------ Dataset excerpt
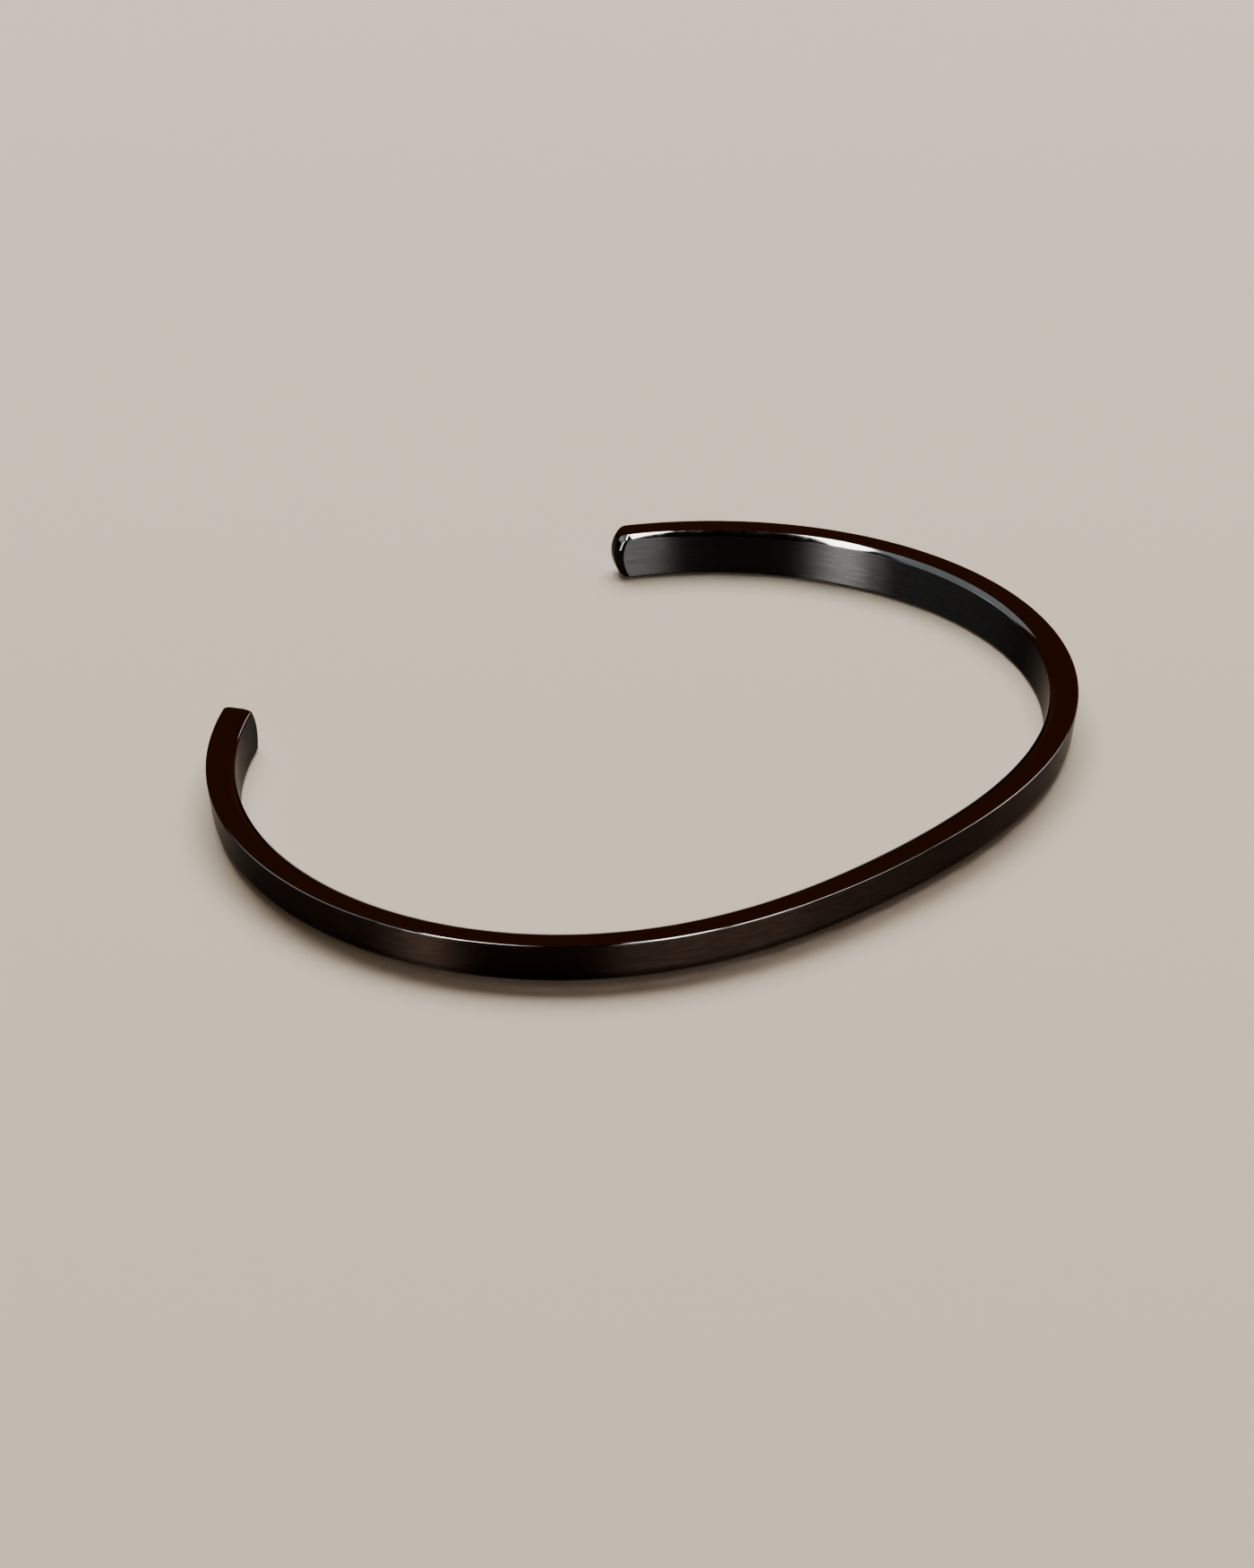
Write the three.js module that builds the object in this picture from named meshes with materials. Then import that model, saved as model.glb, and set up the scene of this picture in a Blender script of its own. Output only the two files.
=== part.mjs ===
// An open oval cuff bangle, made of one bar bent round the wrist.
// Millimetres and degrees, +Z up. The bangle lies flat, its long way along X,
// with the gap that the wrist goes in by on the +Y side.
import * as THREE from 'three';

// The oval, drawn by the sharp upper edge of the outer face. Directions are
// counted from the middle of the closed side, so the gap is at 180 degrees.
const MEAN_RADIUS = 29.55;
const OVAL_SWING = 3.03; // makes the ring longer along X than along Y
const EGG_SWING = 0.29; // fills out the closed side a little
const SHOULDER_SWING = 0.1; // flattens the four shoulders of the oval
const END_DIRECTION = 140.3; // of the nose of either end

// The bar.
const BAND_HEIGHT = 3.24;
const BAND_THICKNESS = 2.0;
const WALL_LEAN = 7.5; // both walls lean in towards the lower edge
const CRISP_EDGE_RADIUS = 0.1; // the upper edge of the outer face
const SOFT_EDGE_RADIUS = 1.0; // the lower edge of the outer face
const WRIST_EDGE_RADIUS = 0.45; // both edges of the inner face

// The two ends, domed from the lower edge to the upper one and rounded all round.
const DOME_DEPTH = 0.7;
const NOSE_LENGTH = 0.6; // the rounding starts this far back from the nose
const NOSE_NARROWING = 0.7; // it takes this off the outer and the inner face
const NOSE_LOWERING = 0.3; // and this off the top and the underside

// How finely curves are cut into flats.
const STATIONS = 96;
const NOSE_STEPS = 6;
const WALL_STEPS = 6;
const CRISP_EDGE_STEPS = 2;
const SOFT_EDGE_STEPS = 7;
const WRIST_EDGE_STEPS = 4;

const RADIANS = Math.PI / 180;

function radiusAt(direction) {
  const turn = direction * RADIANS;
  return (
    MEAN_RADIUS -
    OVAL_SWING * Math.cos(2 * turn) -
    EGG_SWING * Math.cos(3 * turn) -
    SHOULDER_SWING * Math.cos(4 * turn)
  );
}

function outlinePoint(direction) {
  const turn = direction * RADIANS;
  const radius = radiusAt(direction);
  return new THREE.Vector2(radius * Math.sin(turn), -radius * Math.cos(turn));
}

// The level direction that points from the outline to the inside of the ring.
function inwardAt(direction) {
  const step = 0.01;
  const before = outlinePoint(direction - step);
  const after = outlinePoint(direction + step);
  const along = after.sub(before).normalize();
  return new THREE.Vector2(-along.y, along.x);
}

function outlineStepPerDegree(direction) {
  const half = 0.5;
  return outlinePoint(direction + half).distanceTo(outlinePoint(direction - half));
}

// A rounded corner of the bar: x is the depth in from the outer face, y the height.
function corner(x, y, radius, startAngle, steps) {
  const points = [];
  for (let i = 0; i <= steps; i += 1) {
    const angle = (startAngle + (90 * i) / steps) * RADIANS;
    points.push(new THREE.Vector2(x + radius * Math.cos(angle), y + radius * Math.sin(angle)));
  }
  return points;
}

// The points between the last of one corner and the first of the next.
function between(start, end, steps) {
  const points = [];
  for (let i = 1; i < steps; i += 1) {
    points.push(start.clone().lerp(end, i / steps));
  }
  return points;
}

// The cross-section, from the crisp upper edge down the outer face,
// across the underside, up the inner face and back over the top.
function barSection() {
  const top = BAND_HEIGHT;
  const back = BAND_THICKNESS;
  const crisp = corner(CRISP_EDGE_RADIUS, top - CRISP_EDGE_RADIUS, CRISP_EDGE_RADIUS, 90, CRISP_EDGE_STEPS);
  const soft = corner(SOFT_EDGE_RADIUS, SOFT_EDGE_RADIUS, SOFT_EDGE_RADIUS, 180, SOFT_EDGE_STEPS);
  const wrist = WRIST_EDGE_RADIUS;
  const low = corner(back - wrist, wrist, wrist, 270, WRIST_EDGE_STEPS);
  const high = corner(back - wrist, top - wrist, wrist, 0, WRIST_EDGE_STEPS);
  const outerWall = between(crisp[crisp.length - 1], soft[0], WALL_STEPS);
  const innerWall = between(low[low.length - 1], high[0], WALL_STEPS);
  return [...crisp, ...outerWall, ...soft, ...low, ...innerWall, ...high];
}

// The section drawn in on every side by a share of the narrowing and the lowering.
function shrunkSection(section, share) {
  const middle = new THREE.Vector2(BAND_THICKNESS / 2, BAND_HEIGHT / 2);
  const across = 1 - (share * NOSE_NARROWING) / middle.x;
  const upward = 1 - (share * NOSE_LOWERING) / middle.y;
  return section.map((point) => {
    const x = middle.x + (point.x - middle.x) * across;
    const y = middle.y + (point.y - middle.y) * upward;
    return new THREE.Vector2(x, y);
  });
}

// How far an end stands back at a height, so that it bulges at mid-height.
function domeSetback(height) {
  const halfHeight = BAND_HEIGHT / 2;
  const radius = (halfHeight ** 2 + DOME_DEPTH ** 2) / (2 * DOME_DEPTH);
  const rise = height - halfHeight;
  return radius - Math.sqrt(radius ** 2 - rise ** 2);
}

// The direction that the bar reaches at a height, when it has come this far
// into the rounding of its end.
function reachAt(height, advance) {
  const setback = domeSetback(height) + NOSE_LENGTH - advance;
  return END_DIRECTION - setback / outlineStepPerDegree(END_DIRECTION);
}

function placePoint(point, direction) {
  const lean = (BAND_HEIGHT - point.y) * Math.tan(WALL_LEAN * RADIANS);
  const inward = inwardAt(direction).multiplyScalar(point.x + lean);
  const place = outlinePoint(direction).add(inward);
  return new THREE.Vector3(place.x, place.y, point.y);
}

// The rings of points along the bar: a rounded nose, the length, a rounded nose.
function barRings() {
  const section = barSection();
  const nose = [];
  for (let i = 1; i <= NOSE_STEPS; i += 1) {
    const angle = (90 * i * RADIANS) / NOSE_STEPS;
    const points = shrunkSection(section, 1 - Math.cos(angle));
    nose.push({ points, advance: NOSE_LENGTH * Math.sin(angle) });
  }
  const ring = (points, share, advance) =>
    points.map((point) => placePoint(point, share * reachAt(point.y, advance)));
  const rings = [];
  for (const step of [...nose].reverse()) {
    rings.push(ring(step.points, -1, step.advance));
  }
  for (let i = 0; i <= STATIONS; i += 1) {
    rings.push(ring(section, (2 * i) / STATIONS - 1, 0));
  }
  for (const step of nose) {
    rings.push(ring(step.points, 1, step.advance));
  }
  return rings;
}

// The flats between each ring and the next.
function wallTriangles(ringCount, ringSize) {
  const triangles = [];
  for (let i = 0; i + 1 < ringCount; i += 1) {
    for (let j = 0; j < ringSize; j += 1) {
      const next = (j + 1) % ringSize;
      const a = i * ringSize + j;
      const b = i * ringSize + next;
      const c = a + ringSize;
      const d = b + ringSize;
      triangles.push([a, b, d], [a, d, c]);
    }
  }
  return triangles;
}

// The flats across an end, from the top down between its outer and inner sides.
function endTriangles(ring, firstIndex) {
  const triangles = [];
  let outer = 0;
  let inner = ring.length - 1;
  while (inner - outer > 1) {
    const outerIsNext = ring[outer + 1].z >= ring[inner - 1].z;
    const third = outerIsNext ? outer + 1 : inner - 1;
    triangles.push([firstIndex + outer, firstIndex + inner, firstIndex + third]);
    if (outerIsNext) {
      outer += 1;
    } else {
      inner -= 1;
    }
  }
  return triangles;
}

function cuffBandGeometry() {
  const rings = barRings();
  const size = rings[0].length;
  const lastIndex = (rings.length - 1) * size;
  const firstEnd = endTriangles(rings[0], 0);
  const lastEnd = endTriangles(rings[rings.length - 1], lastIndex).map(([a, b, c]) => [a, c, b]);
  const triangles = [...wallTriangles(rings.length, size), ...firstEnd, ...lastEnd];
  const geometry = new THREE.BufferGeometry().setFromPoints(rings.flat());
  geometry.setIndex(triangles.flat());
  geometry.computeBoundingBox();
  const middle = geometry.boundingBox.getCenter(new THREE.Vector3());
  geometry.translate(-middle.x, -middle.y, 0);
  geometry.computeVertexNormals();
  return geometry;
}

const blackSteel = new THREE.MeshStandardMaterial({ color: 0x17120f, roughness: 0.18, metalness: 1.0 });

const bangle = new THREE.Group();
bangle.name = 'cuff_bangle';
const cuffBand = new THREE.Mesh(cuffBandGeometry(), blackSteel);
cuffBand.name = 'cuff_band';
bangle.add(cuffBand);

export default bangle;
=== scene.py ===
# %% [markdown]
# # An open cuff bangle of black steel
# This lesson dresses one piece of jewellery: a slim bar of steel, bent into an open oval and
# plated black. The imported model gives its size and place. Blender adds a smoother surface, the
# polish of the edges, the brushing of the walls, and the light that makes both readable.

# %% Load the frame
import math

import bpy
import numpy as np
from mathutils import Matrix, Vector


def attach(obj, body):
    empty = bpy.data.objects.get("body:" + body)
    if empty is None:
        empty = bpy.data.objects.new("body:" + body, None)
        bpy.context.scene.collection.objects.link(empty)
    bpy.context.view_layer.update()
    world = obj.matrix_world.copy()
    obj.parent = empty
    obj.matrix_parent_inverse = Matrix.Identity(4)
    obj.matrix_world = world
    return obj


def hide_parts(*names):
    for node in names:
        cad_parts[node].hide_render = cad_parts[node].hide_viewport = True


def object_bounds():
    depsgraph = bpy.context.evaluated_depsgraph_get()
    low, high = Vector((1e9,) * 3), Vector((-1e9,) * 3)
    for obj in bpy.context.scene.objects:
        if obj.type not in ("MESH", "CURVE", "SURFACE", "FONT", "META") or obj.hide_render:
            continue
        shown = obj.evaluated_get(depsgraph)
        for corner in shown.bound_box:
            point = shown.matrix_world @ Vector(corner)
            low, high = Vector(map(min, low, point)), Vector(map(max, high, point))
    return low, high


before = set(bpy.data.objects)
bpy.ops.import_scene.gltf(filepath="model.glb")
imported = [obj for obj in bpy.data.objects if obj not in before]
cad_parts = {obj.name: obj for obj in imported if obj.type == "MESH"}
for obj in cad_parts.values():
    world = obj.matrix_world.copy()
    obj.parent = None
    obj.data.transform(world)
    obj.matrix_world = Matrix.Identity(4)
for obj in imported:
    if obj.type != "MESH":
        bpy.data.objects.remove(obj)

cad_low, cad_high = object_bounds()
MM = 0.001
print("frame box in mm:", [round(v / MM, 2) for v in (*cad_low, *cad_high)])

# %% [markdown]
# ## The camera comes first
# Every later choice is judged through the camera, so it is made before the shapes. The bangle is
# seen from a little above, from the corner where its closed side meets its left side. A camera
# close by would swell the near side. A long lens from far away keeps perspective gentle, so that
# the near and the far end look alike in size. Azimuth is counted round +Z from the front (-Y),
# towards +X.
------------
- What the exercise asks -
Transcribe word for word the lines from the one holding "const blackSteel = new" through the one holding "from mathutils import Matrix, Vector". Include both, and add nothing.

- The completed task -
const blackSteel = new THREE.MeshStandardMaterial({ color: 0x17120f, roughness: 0.18, metalness: 1.0 });

const bangle = new THREE.Group();
bangle.name = 'cuff_bangle';
const cuffBand = new THREE.Mesh(cuffBandGeometry(), blackSteel);
cuffBand.name = 'cuff_band';
bangle.add(cuffBand);

export default bangle;
=== scene.py ===
# %% [markdown]
# # An open cuff bangle of black steel
# This lesson dresses one piece of jewellery: a slim bar of steel, bent into an open oval and
# plated black. The imported model gives its size and place. Blender adds a smoother surface, the
# polish of the edges, the brushing of the walls, and the light that makes both readable.

# %% Load the frame
import math

import bpy
import numpy as np
from mathutils import Matrix, Vector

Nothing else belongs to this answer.